Making Celtic Connections
By The Cape Breton Post
The reviews are in and just look at what our fellow Celts have to say about Cape Breton!
Representatives from the Celtic Colours International Festival recently traveled to Glasgow, Scotland to experience the Celtic Connections Festival. The visit provided a first-hand look at the artists, venues, marketing strategies and culture of the festival which is, in some respects, similar to Celtic Colours held each October on Cape Breton Island.
The biggest collective highlight is undoubtedly the pride which was felt for our local performers who acted as ambassadors on behalf of Cape Breton, showing the United Kingdom the degree of talent and Gaelic culture that pervades our island communities.
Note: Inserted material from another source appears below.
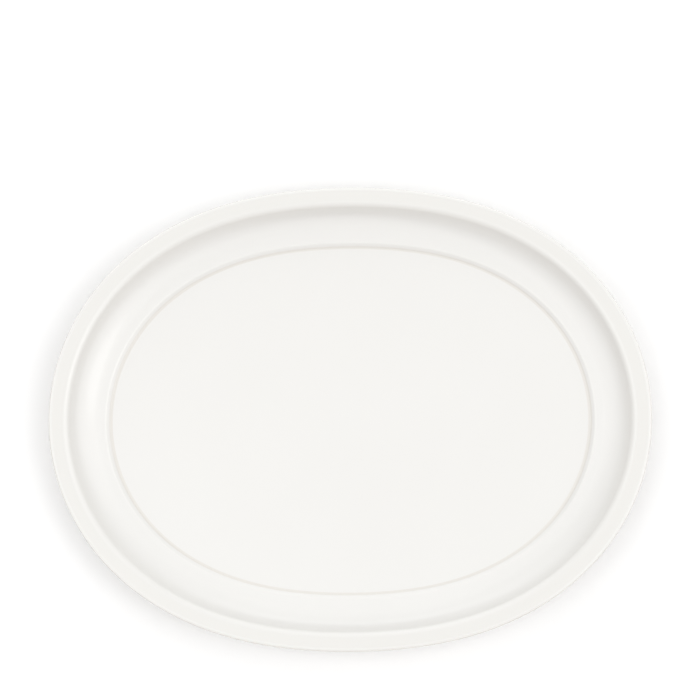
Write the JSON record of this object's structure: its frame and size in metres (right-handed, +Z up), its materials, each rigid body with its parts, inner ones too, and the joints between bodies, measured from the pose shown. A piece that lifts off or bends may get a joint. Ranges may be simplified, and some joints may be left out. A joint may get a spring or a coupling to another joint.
{
  "type": "serving platter",
  "caption": "Oval white china serving platter: raised flat rim band, coved wall, sloping shoulder, small step down to a flat well, and a foot ring underneath.",
  "frame": {"origin": "centre of the oval on the plane that the foot ring rests on", "axes": "+X along the oval's long axis, +Y along its short axis, +Z up, out of the well"},
  "size_m": [0.3798, 0.2934, 0.025],
  "materials": {
    "bare_porcelain": "unglazed, fine matt",
    "white_glaze": "gloss"
  },
  "bodies": {
    "root": {"porcelain_body": "bare_porcelain", "glaze_coat_face": "white_glaze", "glaze_coat_base": "white_glaze"}
  },
  "joints": []
}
Local Celtic group, Slainte Mhath performed four times throughout the festival, bringing crowds to their feet with their energetic and original tunes.
Slainte Mhath (pronounced slawn-cha va), Gaelic for "good health to you" came together in 1994 when independent recording artists The Barra MacNeils asked younger brothers Ryan and Boyd and piper friend Bruce MacPhee to put and opening act together. Audiences immediately wramed to this fresh musical style and after just one show, band members felt the chemistry and realized the potential of the group. Drawing from the seemingly endless pool of young Cape Breton talent, fiddler/percussionist/stepdancer Lisa Gallant was later added to the line-up. Almost five yeras and thousands of touring miles and studio hours later, Slainte Mhath's raw energy and unique style leaves an impression forever urned on the listener's brain.
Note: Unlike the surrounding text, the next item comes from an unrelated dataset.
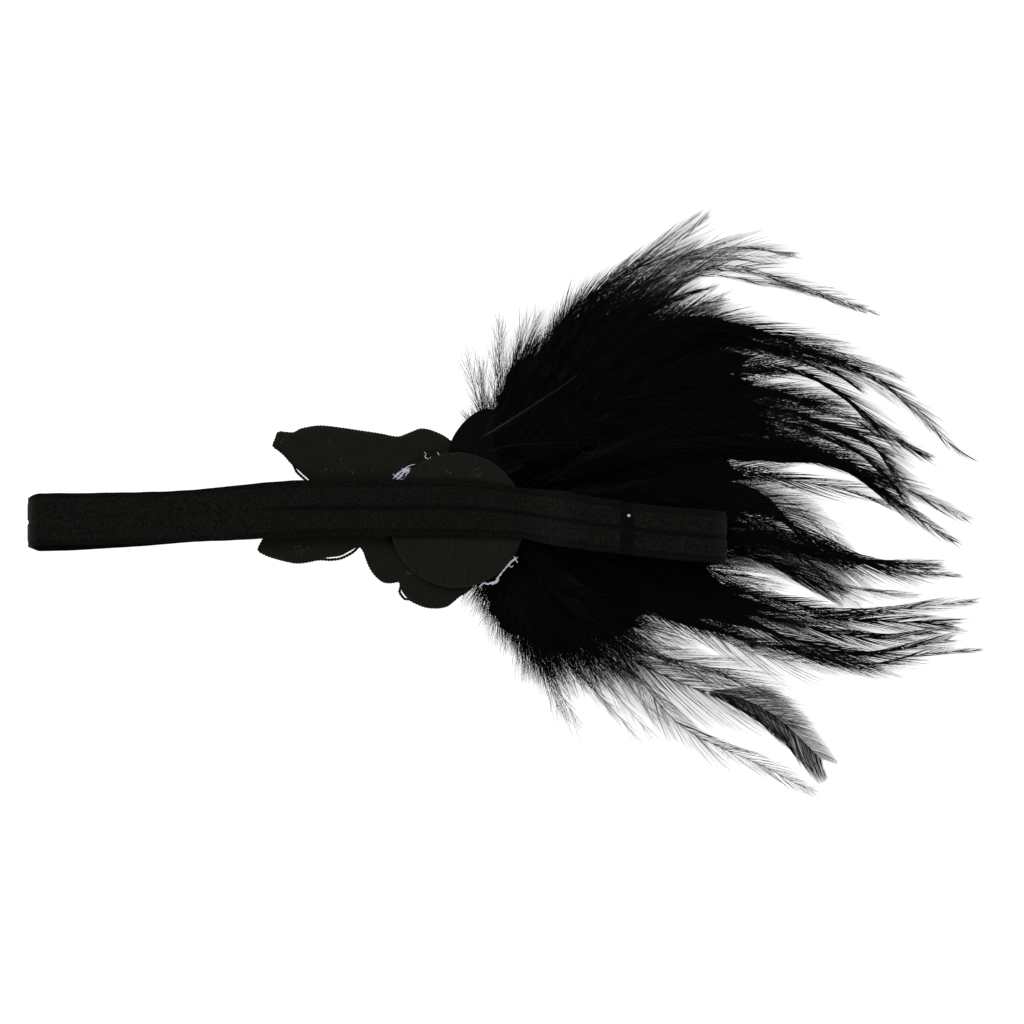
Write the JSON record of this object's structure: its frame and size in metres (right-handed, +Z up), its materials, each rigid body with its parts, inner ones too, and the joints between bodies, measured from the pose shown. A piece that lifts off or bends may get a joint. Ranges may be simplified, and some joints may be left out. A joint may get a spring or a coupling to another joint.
{
  "type": "flapper feather headband",
  "caption": "Feather headband lying face down: an elastic loop pressed flat, a felt disc over a leaf-cluster applique, and a fan of black hackle feathers to one side.",
  "frame": {"origin": "on the surface that the headband lies on, straight below the middle of the felt disc, on the applique's front face", "axes": "+X along the band towards the feather tips, +Y across the band, +Z up, away from the surface, out of the headband's back"},
  "size_m": [0.2692, 0.1638, 0.0151],
  "materials": {
    "plush_elastic": "nubby fold-over elastic with smooth selvedges",
    "felt": "brushed felt",
    "backing_cloth": "trimmed non-woven backing cloth",
    "satin": "plain satin",
    "cord": "twisted edging cord",
    "feather": "dyed cock hackle feathers"
  },
  "bodies": {
    "root": {"elastic_band": "plush_elastic", "felt_disc": "felt", "applique_backing": "backing_cloth", "applique_front": "satin", "edging_cord": "cord", "pad_feather": "feather", "feather_plume": "feather"}
  },
  "joints": []
}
A review by Sue Wilson, a writer with The Scotsman newspaper in Glasgow, says: "Cape Breton's latest ambassadors to Galsgow, Slainte Mhath, displayed joyous musicality and giving the folks out front a good time were the order of the day. The anchor of the band is the partnership of Ryan MacNeil's piano and Bruce MacPhee's pipes, locking on to the one another and motoring through the dance steps with melodic depth and irresistible swing. At home in the wickedly rhythmic accompaniment stype that's such an exhilarating hallmark of the Cape Breton sound. MacNeil also carried the tune in several numbers...picked out with delicacy and grace...their arrangements revealed a level of intelligence and imagination that bodes well for the future."
A huge sold-out show at a venue called The Old Fruitmarket saw Slainte Mhath, and Cape Breton-born John Allan Cameron, open for Quebec super group La Bottine Souriante. This being their third and most moving appearance at the festival, our ambassadors proved popular once again to a notably attentive crowd. The three acts featured on this night were videotaped for television and will air on BBC in Scotland later this year.
Cameron, also known as The Godfather of Celtic music, delighted audiences along with his son Stuart doing guitar and vocals, and North Sydney's Allie Bennett on bass and fiddle. Throughout his performances, which included songs, 12-string guitar reels and fiddle tunes, Cameron consistently demonstrated his pride of Cape Breton, in particular the Celtic Colours Festival, singing indigenous airs and inviting audiences to visit the island this October. The trio shared the stage on a few occasions with Slainte Mhath and their natural unified approach served to enlighten new fans about the spirit of co-operation and mutual respect so often present among Island musicians.
The Herald, a UK news publication, reviewed Slainte Mhath's performance at the Glasgow Royal Concert Hall and concluded: "...the quintet put on quite a show, with flying bagpipe tunes, fizzing fiddle reels, complete with Stax-style funky guitar rhythms, a percussion-dominated finale which took in an African groove and a nimbly co-ordinated six-footed step dance routine."
The group of island representatives who accompanied the trip to Scotland returned to Cape Breton with an undeniable realization that the Celtic Colours International Festival already holds a prominent place in the international festival scene. After all the warm receptions, rave reviews and positive energy surrounding Cape Breton's musical capabilities, this year's Celtic Colours festival is bound to be another huge success.
Scotland has heard just a sample of what our entertainers have to offer and there is no doubt that they, along with the rest of the world, are waiting for more.